There are many vantage points to enjoy a game, one of the many beautiful aspects to the sport. Some fans enjoy watching from up high, some from center ice, and others from the corner.
"There's pros and cons to sitting in every seat, and the cons of where I sit are obvious - you can't see the plays at the other end of the ice as well, you can't see the plays developing as well, but on the other side of the coin, watching everybody flinch when the puck hits the glass is really funny, and seeing the players get smashed into the boards right in front of your face is intense."
But of course, he's closest to some of the memorable moments in franchise history, the first to see the puck cross the goal-line for some of the biggest goals ever scored at Gila River Arena.
"Ray Whitney's goal, the 2012 Western Conference semis, Game 1 overtime. I can still remember it like it was yesterday. Packed house, we had the whiteout, that moment was just incredible."
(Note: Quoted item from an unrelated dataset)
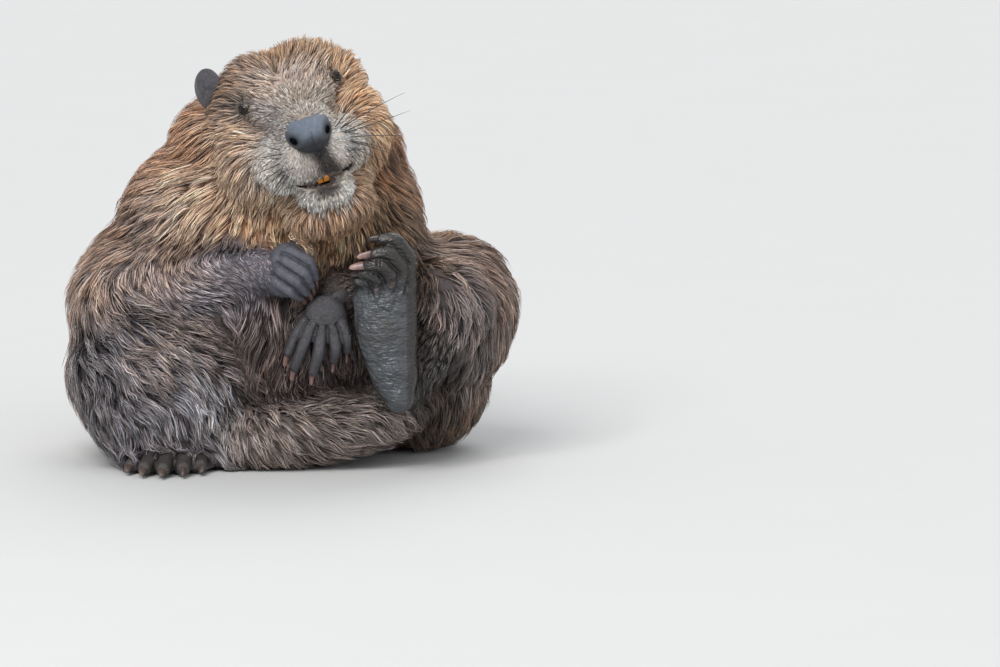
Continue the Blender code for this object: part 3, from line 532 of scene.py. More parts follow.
# The coat: how long and deep it is, how it lies, and its markings. Each row has the start and end of
# the region's middle line, its thickness, fade, length, depth and dampness, then three colours: at the
# root, in the middle and at the tip. The dark roots are partly painted shade between the locks, and the
# middle tones partly a painted sheen of wet fur.
coatRegions = {
    # on the head, in head numbers
    "face": {
        "muzzle": ((-0.012, -0.046, -0.048), (0.012, -0.046, -0.048), 0.01, 0.014, 0.006, 0.002, 0.15,
            (134, 123, 117), (192, 184, 177), (226, 218, 208)),
        "muzzleSideRight": ((-0.03, -0.024, -0.04), (-0.03, -0.02, -0.044), 0.004, 0.012, 0.0085, 0.0032, 0.2,
            (152, 141, 135), (221, 210, 200), (243, 243, 235)),
        "muzzleSideLeft": ((0.03, -0.024, -0.036), (0.03, -0.02, -0.042), 0.004, 0.012, 0.0085, 0.0032, 0.2,
            (131, 118, 107), (191, 176, 161), (223, 206, 187)),
        "patchRight": ((-0.036, -0.02, -0.046), (-0.027, -0.032, -0.065), 0.008, 0.007, 0.0085, 0.003, 0.05,
            (195, 182, 170), (239, 227, 214), (243, 243, 236)),
        "patchLeft": ((0.026, -0.032, -0.052), (0.025, -0.034, -0.064), 0.004, 0.007, 0.0085, 0.003, 0.05,
            (192, 180, 164), (236, 224, 208), (243, 243, 232)),
        "lipStripe": ((0.002, -0.06, -0.042), (0.007, -0.053, -0.067), 0.0042, 0.0042, 0.005, 0.0014, 0.6,
            (20, 17, 17), (42, 37, 35), (66, 59, 55)),
        "lipRight": ((-0.026, -0.042, -0.066), (0.004, -0.052, -0.0735), 0.0014, 0.003, 0.0042, 0.0012, 0.6,
            (38, 32, 31), (72, 65, 62), (104, 96, 90)),
        "lipLeft": ((0.006, -0.052, -0.07), (0.021, -0.043, -0.067), 0.0034, 0.0035, 0.0045, 0.0012, 0.6,
            (32, 27, 26), (56, 50, 48), (82, 75, 71)),
        "chinDark": ((-0.013, -0.05, -0.0785), (0.014, -0.048, -0.0775), 0.004, 0.004, 0.005, 0.0016, 0.5,
            (30, 25, 24), (53, 47, 45), (79, 72, 68)),
        "chinWhiteRight": ((-0.03, -0.034, -0.075), (-0.012, -0.042, -0.0875), 0.004, 0.0045, 0.0085, 0.0032, 0.05,
            (192, 184, 174), (227, 222, 215), (241, 237, 231)),
        "chinWhiteLeft": ((0.012, -0.042, -0.0875), (0.025, -0.036, -0.076), 0.004, 0.0045, 0.0085, 0.0032, 0.05,
            (209, 198, 184), (243, 239, 228), (243, 243, 243)),
        "chinLow": ((-0.012, -0.044, -0.088), (0.012, -0.044, -0.088), 0.003, 0.004, 0.0085, 0.0032, 0.1,
            (174, 164, 153), (213, 203, 193), (232, 223, 212)),
        "underChin": ((-0.026, -0.026, -0.106), (0.026, -0.026, -0.106), 0.007, 0.012, 0.017, 0.0066, 0.2,
            (108, 83, 64), (174, 136, 105), (200, 162, 128)),
        "noseBridge": ((0, -0.05, -0.008), (0, -0.03, 0.004), 0.005, 0.012, 0.007, 0.0026, 0.2,
            (106, 94, 87), (167, 153, 140), (197, 180, 164)),
        "besideNoseRight": ((-0.02, -0.034, -0.018), (-0.028, -0.016, -0.012), 0.004, 0.012, 0.008, 0.003, 0.3,
            (103, 93, 91), (158, 148, 144), (194, 178, 167)),
        "besideNoseLeft": ((0.02, -0.034, -0.016), (0.028, -0.016, -0.01), 0.004, 0.012, 0.008, 0.003, 0.2,
            (109, 97, 89), (171, 157, 145), (209, 189, 167)),
        "lidRight": ((-0.04, -0.006, -0.001), (-0.036, -0.006, -0.001), 0.004, 0.005, 0.005, 0.0014, 0.3,
            (62, 53, 49), (122, 108, 98), (172, 151, 131)),
        "lidLeft": ((0.036, -0.006, -0.001), (0.04, -0.006, -0.001), 0.004, 0.005, 0.005, 0.0014, 0.3,
            (60, 51, 47), (118, 103, 94), (167, 144, 125)),
        "forehead": ((-0.014, -0.008, 0.024), (0.014, -0.008, 0.024), 0.006, 0.018, 0.0155, 0.0056, 0.25,
            (127, 112, 105), (206, 179, 162), (240, 209, 187)),
        "cheekRight": ((-0.056, -0.002, -0.03), (-0.06, 0.006, -0.054), 0.008, 0.02, 0.023, 0.0084, 0.4,
            (139, 117, 105), (206, 175, 153), (240, 187, 139)),
        "cheekLeft": ((0.052, -0.002, -0.026), (0.056, 0.006, -0.054), 0.008, 0.02, 0.023, 0.0084, 0.15,
            (141, 104, 76), (225, 166, 119), (236, 184, 136)),
        "lowCheekRight": ((-0.046, -0.01, -0.076), (-0.036, -0.012, -0.096), 0.006, 0.016, 0.024, 0.0084, 0.25,
            (156, 123, 101), (232, 190, 157), (243, 209, 174)),
        "lowCheekLeft": ((0.044, -0.012, -0.076), (0.034, -0.012, -0.098), 0.006, 0.016, 0.024, 0.0084, 0.15,
            (148, 110, 82), (216, 170, 131), (234, 196, 156)),
    },
    "crown": {
        "crownRight": ((-0.04, 0.02, 0.022), (-0.03, 0.07, 0.034), 0.01, 0.02, 0.019, 0.0068, 0.4,
            (79, 70, 67), (127, 112, 102), (173, 116, 66)),
        "crownMiddle": ((0.0, 0.02, 0.036), (0.0, 0.075, 0.034), 0.01, 0.02, 0.019, 0.0074, 0.25,
            (78, 63, 55), (146, 113, 84), (181, 129, 79)),
        "crownLeft": ((0.03, 0.018, 0.03), (0.034, 0.06, 0.03), 0.01, 0.016, 0.022, 0.011, 0.15,
            (85, 68, 55), (167, 129, 95), (201, 153, 107)),
        "napeTop": ((0, 0.105, 0.01), (0, 0.11, -0.01), 0.01, 0.03, 0.034, 0.0096, 0.3,
            (74, 58, 47), (137, 105, 78), (178, 126, 76)),
        "earRight": ((-0.048, 0.036, 0.024), (-0.052, 0.044, 0.006), 0.007, 0.011, 0.023, 0.008, 0.3,
            (72, 62, 56), (126, 106, 88), (176, 128, 82)),
        "earLeft": ((0.05, 0.056, 0.01), (0.052, 0.066, 0.004), 0.004, 0.012, 0.017, 0.0064, 0.2,
            (76, 62, 52), (152, 118, 86), (192, 142, 92)),
        "throat": ((-0.022, -0.02, -0.116), (0.022, -0.02, -0.116), 0.01, 0.018, 0.026, 0.0084, 0.25,
            (140, 101, 73), (225, 166, 120), (243, 187, 136)),
    },
    # on the body
    "neckRight": {
        "neckRight": ((-0.06, -0.07, 0.29), (-0.11, -0.035, 0.24), 0.012, 0.026, 0.04, 0.0098, 0.35,
            (111, 87, 74), (179, 140, 115), (219, 146, 92)),
        "ruffRight": ((-0.074, -0.092, 0.238), (-0.094, -0.102, 0.182), 0.012, 0.02, 0.033, 0.0096, 0.35,
            (139, 110, 93), (226, 182, 151), (243, 201, 163)),
        "shoulderRight": ((-0.105, -0.04, 0.232), (-0.128, -0.02, 0.195), 0.015, 0.034, 0.041, 0.0098, 0.6,
            (90, 76, 71), (150, 126, 113), (188, 132, 90)),
    },
    "flankRight": {
        "flankRight": ((-0.15, -0.01, 0.165), (-0.165, 0.01, 0.12), 0.015, 0.036, 0.044, 0.0098, 0.75,
            (119, 104, 99), (208, 183, 171), (241, 189, 153)),
        "haunchRight": ((-0.15, 0.06, 0.11), (-0.14, 0.08, 0.05), 0.015, 0.045, 0.036, 0.0096, 0.55,
            (72, 64, 60), (130, 116, 106), (164, 132, 100)),
    },
    "front": {
        "chest": ((-0.02, -0.112, 0.225), (0.03, -0.112, 0.215), 0.01, 0.026, 0.027, 0.008, 0.4,
            (127, 95, 72), (221, 167, 125), (243, 195, 150)),
        "belly": ((-0.05, -0.125, 0.12), (0.0, -0.13, 0.095), 0.012, 0.034, 0.034, 0.0078, 0.9,
            (45, 38, 35), (87, 72, 70), (121, 105, 99)),
        "sideBelly": ((-0.11, -0.105, 0.13), (-0.12, -0.105, 0.11), 0.01, 0.026, 0.038, 0.0084, 0.85,
            (72, 65, 70), (133, 122, 123), (173, 150, 133)),
        "lowBelly": ((-0.01, -0.135, 0.03), (0.06, -0.13, 0.03), 0.01, 0.03, 0.03, 0.0076, 0.85,
            (65, 57, 52), (126, 111, 104), (164, 146, 136)),
    },
    "arms": {
        "upperArmRight": ((-0.084, -0.08, 0.2), (-0.104, -0.1, 0.168), 0.014, 0.02, 0.029, 0.0064, 0.85,
            (78, 69, 70), (149, 132, 130), (196, 160, 135)),
        # the right forearm and wrist: dark grey fur, with lighter blue-grey tones that are a painted wet sheen
        "forearmRight": ((-0.092, -0.094, 0.153), (-0.048, -0.114, 0.161), 0.024, 0.009, 0.019, 0.0026, 1.0,
            (67, 61, 67), (125, 115, 121), (191, 180, 186)),
        "wristRight": ((-0.046, -0.116, 0.161), (-0.024, -0.125, 0.165), 0.016, 0.006, 0.0065, 0.0012, 0.3,
            (56, 53, 59), (106, 101, 111), (152, 144, 155)),
        "upperArmLeft": ((0.078, -0.07, 0.195), (0.09, -0.085, 0.165), 0.014, 0.018, 0.022, 0.0066, 0.6,
            (50, 39, 32), (104, 81, 62), (146, 111, 76)),
        "forearmLeft": ((0.088, -0.085, 0.148), (0.056, -0.108, 0.147), 0.022, 0.009, 0.0115, 0.003, 0.9,
            (45, 37, 34), (90, 75, 68), (133, 114, 101)),
        "wristLeft": ((0.056, -0.11, 0.147), (0.04, -0.123, 0.146), 0.014, 0.006, 0.006, 0.0012, 0.3,
            (35, 29, 28), (62, 53, 49), (86, 75, 69)),
    },
    "neckLeft": {
        "neckLeft": ((0.062, -0.07, 0.275), (0.086, -0.045, 0.245), 0.012, 0.03, 0.03, 0.0096, 0.45,
            (74, 53, 41), (139, 102, 76), (204, 135, 80)),
        "shoulderLeft": ((0.1, -0.035, 0.23), (0.118, -0.01, 0.195), 0.012, 0.034, 0.034, 0.0096, 0.45,
            (72, 54, 41), (146, 110, 81), (200, 142, 96)),
    },
    "flankLeft": {
        "flankLeft": ((0.125, 0.04, 0.17), (0.132, 0.06, 0.12), 0.015, 0.045, 0.036, 0.0096, 0.4,
            (67, 51, 40), (131, 101, 77), (175, 129, 88)),
        "haunchLeft": ((0.13, 0.06, 0.08), (0.125, 0.07, 0.04), 0.015, 0.045, 0.033, 0.009, 0.45,
            (50, 40, 33), (97, 79, 66), (132, 106, 80)),
    },
    "thighRight": {
        "thighRight": ((-0.17, -0.05, 0.11), (-0.15, -0.105, 0.07), 0.015, 0.028, 0.043, 0.0088, 1.0,
            (45, 41, 43), (101, 94, 97), (138, 129, 130)),
        "kneeRight": ((-0.15, -0.115, 0.035), (-0.095, -0.138, 0.04), 0.012, 0.026, 0.036, 0.008, 1.0,
            (50, 46, 50), (117, 110, 115), (164, 156, 160)),
        # painted highlight: a pale grey-blue region standing in for the wet sheen along the right knee's edge
        "kneeEdge": ((-0.078, -0.134, 0.066), (-0.026, -0.14, 0.082), 0.006, 0.013, 0.028, 0.0076, 1.0,
            (90, 85, 88), (166, 160, 166), (200, 198, 204)),
        "vent": ((-0.052, -0.138, 0.044), (0.055, -0.138, 0.066), 0.008, 0.016, 0.026, 0.0072, 0.7,
            (74, 68, 66), (140, 130, 125), (176, 164, 157)),
        "footTopRight": ((-0.095, -0.11, 0.018), (-0.095, -0.135, 0.014), 0.008, 0.016, 0.012, 0.003, 0.85,
            (34, 31, 31), (74, 68, 66), (106, 98, 94)),
    },
    "thighLeft": {
        "thighLeft": ((0.14, -0.075, 0.175), (0.175, -0.04, 0.13), 0.015, 0.028, 0.038, 0.0084, 0.7,
            (63, 51, 48), (129, 105, 93), (172, 140, 120)),
        "kneeLeft": ((0.108, -0.112, 0.08), (0.135, -0.1, 0.045), 0.01, 0.02, 0.026, 0.0074, 0.85,
            (31, 24, 21), (64, 52, 46), (96, 80, 69)),
        "thighLeftFront": ((0.135, -0.106, 0.142), (0.165, -0.088, 0.1), 0.012, 0.022, 0.036, 0.008, 0.85,
            (52, 46, 47), (108, 95, 93), (146, 131, 124)),
        "shankLeft": ((0.122, -0.1, 0.105), (0.104, -0.115, 0.08), 0.02, 0.01, 0.013, 0.0034, 0.85,
            (19, 17, 16), (47, 41, 38), (71, 64, 58)),
        "ankleLeft": ((0.1, -0.122, 0.074), (0.094, -0.13, 0.064), 0.014, 0.006, 0.007, 0.0014, 0.3,
            (32, 29, 28), (64, 58, 55), (92, 84, 78)),
    },
    "back": {
        "upperBack": ((0, 0.07, 0.28), (0, 0.115, 0.225), 0.02, 0.06, 0.034, 0.0096, 0.3,
            (69, 55, 44), (135, 107, 82), (179, 132, 85)),
        "midBack": ((-0.01, 0.14, 0.19), (-0.01, 0.155, 0.13), 0.02, 0.06, 0.037, 0.0096, 0.3,
            (65, 52, 42), (125, 101, 78), (168, 127, 85)),
    },
    "rump": {
        "rump": ((-0.02, 0.165, 0.08), (0.02, 0.17, 0.06), 0.02, 0.05, 0.035, 0.0096, 0.4,
            (62, 52, 45), (118, 99, 81), (160, 130, 98)),
        "tailRoot": ((0.072, 0.14, 0.03), (0.078, 0.165, 0.024), 0.024, 0.014, 0.015, 0.0044, 0.35,
            (50, 43, 37), (98, 83, 68), (138, 116, 92)),
        "tailWaist": ((0.08, 0.178, 0.02), (0.082, 0.19, 0.018), 0.018, 0.008, 0.008, 0.0014, 0.35,
            (42, 37, 34), (76, 66, 57), (106, 93, 80)),
    },
}
regionNames = [(group, name) for group, rows in coatRegions.items() for name in rows]
regionRows = [coatRegions[group][name] for group, name in regionNames]
onHead = np.array([group in ("face", "crown") for group, _ in regionNames])[:, None]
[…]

He and his son, Josh, were right there to see it.
Jay hopes to see more playoff hockey soon, as the Coyotes continue to scratch and claw to secure a berth, to bring back the whiteout, and to create more lifelong memories.
"I hope in my lifetime this team wins the Stanley Cup, and if they do, I will absolutely positively hug my son and start crying. If I could get to see that in my lifetime, win the Stanley Cup, and if I die right then and there, it'll be okay - and I mean it."